As a freshman and given her injury worries, the younger Lepaio went through through her opening season without getting a game. Haylee, though, had a season to remember.
She led the team in scoring with 18.9 points per game, led rebounds at 10.8 per game, one block per game, a team-high 0.515 in field goal shooting and was also third in free throw percentage at 0.785.
But the team wasn’t as successful as it had been in the past, bowing out in the conference semi-finals.
A handful of close losses hurt them, and even one of her best performances individually didn’t allow Lepaio to be part of a winning side when she posted 24 points and 22 rebounds in a 50-49 loss to Carson-Newman.

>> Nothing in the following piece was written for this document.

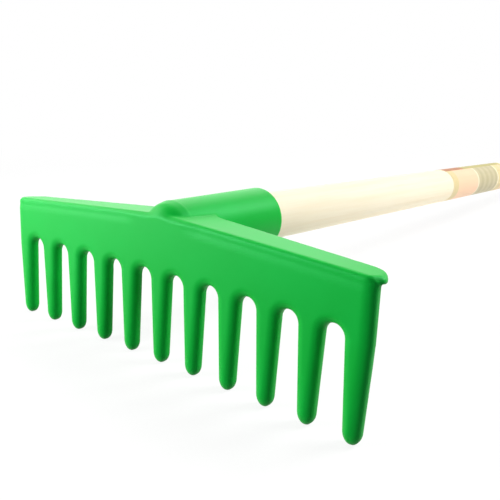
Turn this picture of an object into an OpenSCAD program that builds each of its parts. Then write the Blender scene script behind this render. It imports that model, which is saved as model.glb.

“Individually it was probably one of my best seasons yet and I hit a few milestones,” she said. “I hit my 1000th point since I’d been there and had a 40-point game for the first time in my career.
“My rebounding, I thought, improved and towards the back end of the year I was averaging about 15 over the last 10 games or so. I felt like that came because I was focusing a lot more on little aspects of my game – positioning and that sort of thing.
“It was a bit disappointing how the team went but we had a few players out for most of the season with injuries.”
Like Hannah, Haylee said it was noticeably easier having her sister alongside her.
“Having her there as a bit of a support was great and she could often see things that were happening in games that I couldn’t,” she said.
“She really has a head for the game and there were plenty of times where she’d come up to me after the first half and let me know that I could be doing something better or something that she noticed from the opposition.”